The Cationic , anionic and mixed bed drums will require regeneration , backwashing and rinsing all of which will use water. The frequency of these functions are a factor of the type of resins and the chemical, and physical quality of the water that you are treating.

Some carbon filters are also designed to be backwashed to remove accumulated particulates, but you have not given enough information to know.

Regards
Ashtree
"Any water can be made potable if you filter it through enough money"
 
The typical wastewater volume produced from a demineralizer is approximately 10% of the influent treated, not flow. The actual wastewater volume will depend on the amount of salts present in the raw water.

The mass balance sounds like it is a little on the high side.

Most demineralizer systems are preceded by a membrane process.
 
Hi

There will be negligible water loss thru the degasser (the water/air flows are not comparable to a cooling tower plus the water is not hot (normally)). There may be some small losses with mist generation but really not a lot, 1% would be a max.

However as other have pointed out, there is the need to backwash the filters and regenerate the resins. The higher the salinity to remove, the shorter the cycles between regeneration will be for the same volume of resin. 15% water loss is in the range but maybe a bit high. There are ways to reduce the final rinsing water volume which can be easily implemented.
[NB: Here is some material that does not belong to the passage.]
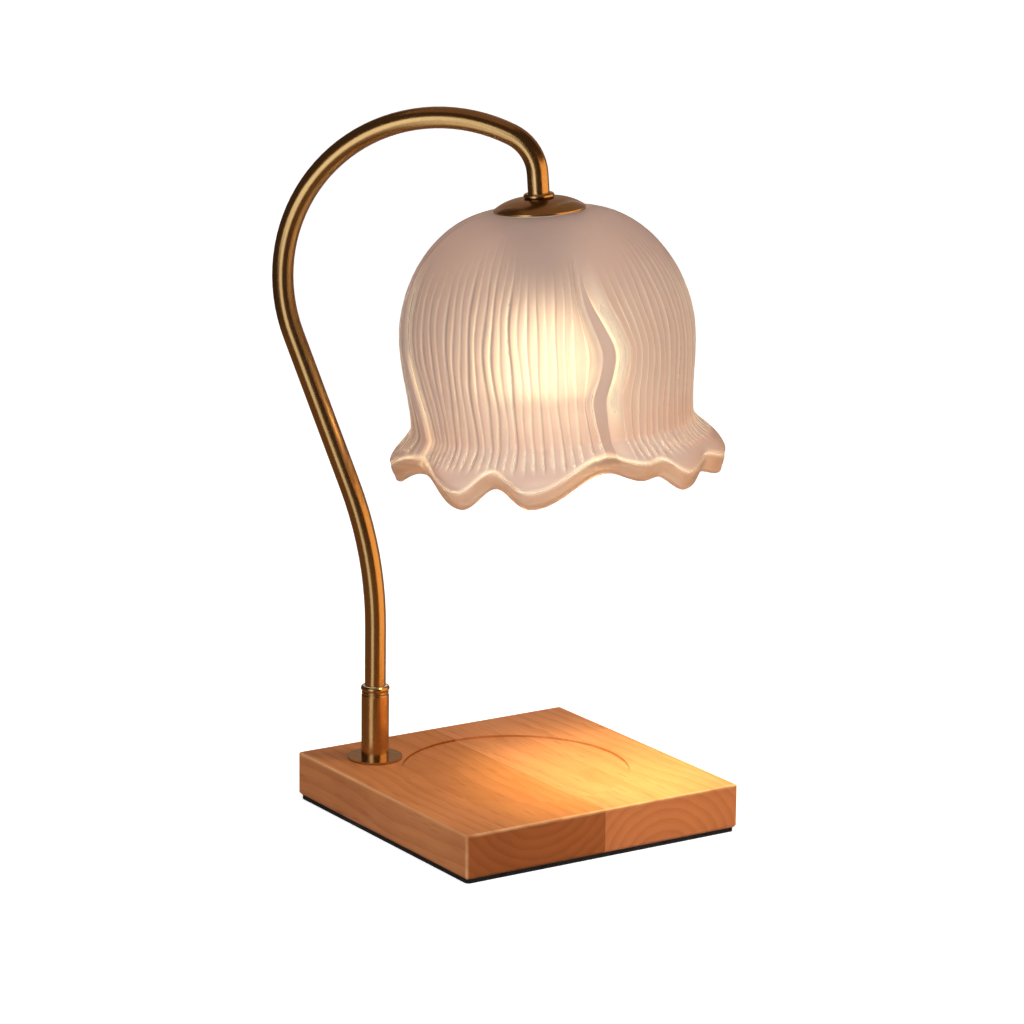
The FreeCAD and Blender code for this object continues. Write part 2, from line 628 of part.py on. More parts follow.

Do you have only one line? If you want to produce all the time you need to have a duplex unit (one line in production & the other regenerating or on stand by).

Look at the regeneration principle (I expect counter current for the primary here) to save on chemicals and water.

Sometimes it is also advisable, depending on the water analysis to use a combination of weak anionic and strong anionic resins to reduce caustic use. As your application is not that small it could be worth looking into.
 
Thanks all for your various contributions. They will help me to prepare the meeting with the engineering company. I thought about the losses from the degasser as well but I think the estimation is far on the high side.
: 1) The degasser is packed tower bed.
2) There are 3 demineralization chains. 2 on production and 1 on regeneration or stand-by
3) There is a silex filter for suspended materials, a carbon filter for organic materials before the cationic, degasser, anionic and mix bed.